### Dataset rows

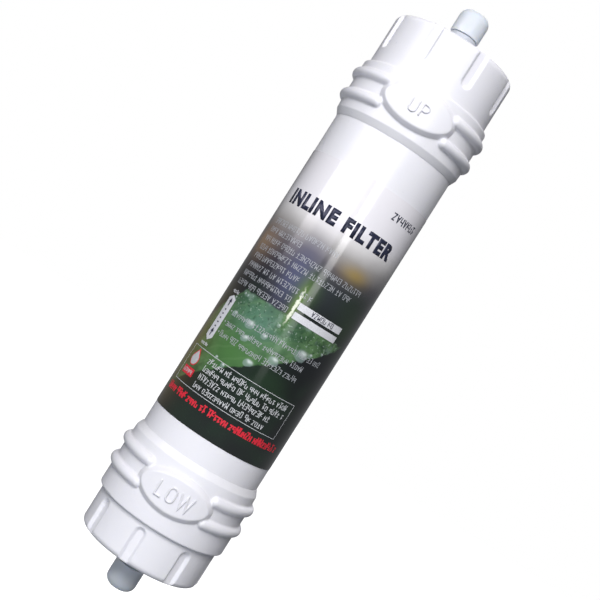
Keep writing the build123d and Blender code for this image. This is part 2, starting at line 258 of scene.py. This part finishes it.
def leaf_colors(graph, across, up):
    """The green of the leaf: side veins, lighter patches, and wet specks and dew on its upper part."""
    along = graph.math("MULTIPLY_ADD", across, 0.59, graph.math("MULTIPLY", up, 0.81))
    vein_phase = graph.math("MULTIPLY_ADD", across, 0.62, graph.math("MULTIPLY", up, -0.95))
    wobble = graph.math("MULTIPLY", graph.noise(90, 3.0), 3.5)
    wave = graph.math("SINE", graph.math("ADD", vein_phase, wobble))
    veins = graph.rise(wave, 0.75, 1.0)
    blade = graph.rise(graph.noise(170, 5.0), 0.25, 0.75)
    green = graph.mix(blade, srgb(40, 72, 44), srgb(94, 130, 84))
    green = graph.mix(graph.glow(across, up, (-9, -15), (13, 9)), green, srgb(80, 122, 100))
    green = graph.mix(graph.glow(across, up, (-12, -31), (14, 9)), green, srgb(72, 116, 62))
    green = graph.mix(graph.math("MULTIPLY", veins, 0.1), green, srgb(124, 160, 108))
    shade = graph.math("MULTIPLY", graph.rise(graph.noise(420, 3.0), 0.52, 0.7), 0.6)
    shade = graph.math("MULTIPLY", shade, graph.rise(along, -14, 4))
    green = graph.mix(shade, green, srgb(24, 58, 34))
    upper = graph.rise(up, -21, -11)
    wet = graph.math("MULTIPLY", graph.rise(graph.noise(210, 4.0), 0.52, 0.72), upper)
    green = graph.mix(graph.math("MULTIPLY", wet, 0.6), green, srgb(128, 152, 140))
    specks = graph.math("MULTIPLY", graph.rise(graph.noise(760, 3.0), 0.56, 0.66), upper)
    green = graph.mix(graph.math("MULTIPLY", specks, 0.5), green, srgb(22, 48, 30))
    dew = graph.math("MULTIPLY", graph.rise(graph.noise(900, 2.0), 0.6, 0.7), upper)
    return graph.mix(graph.math("MULTIPLY", dew, 0.5), green, srgb(176, 196, 182))


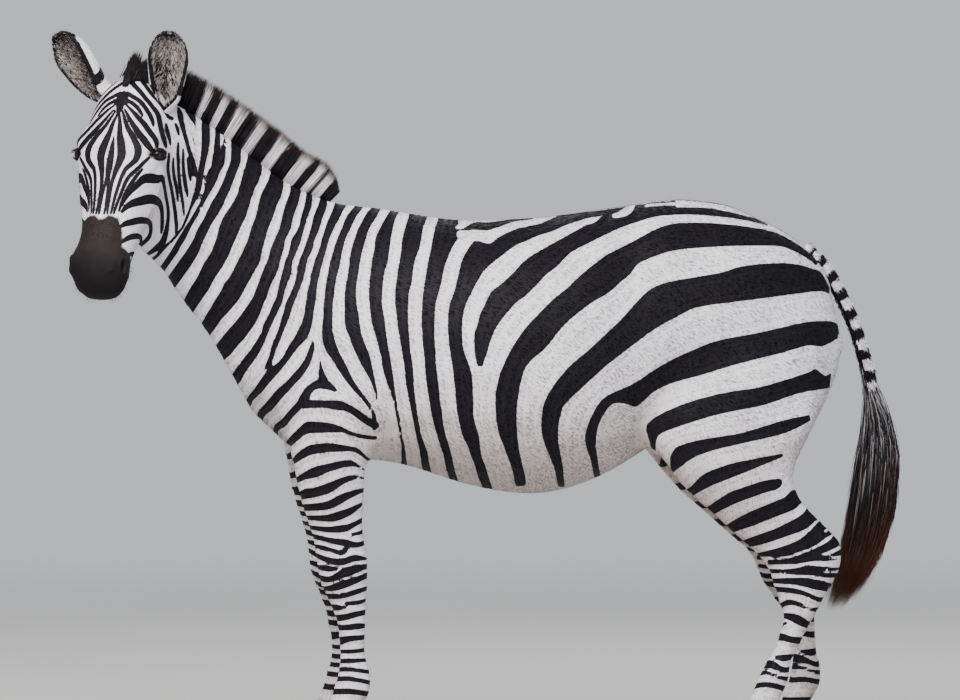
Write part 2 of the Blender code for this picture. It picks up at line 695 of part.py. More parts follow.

######

Across the records, how many lines contain "this"? Only the number should be given.

2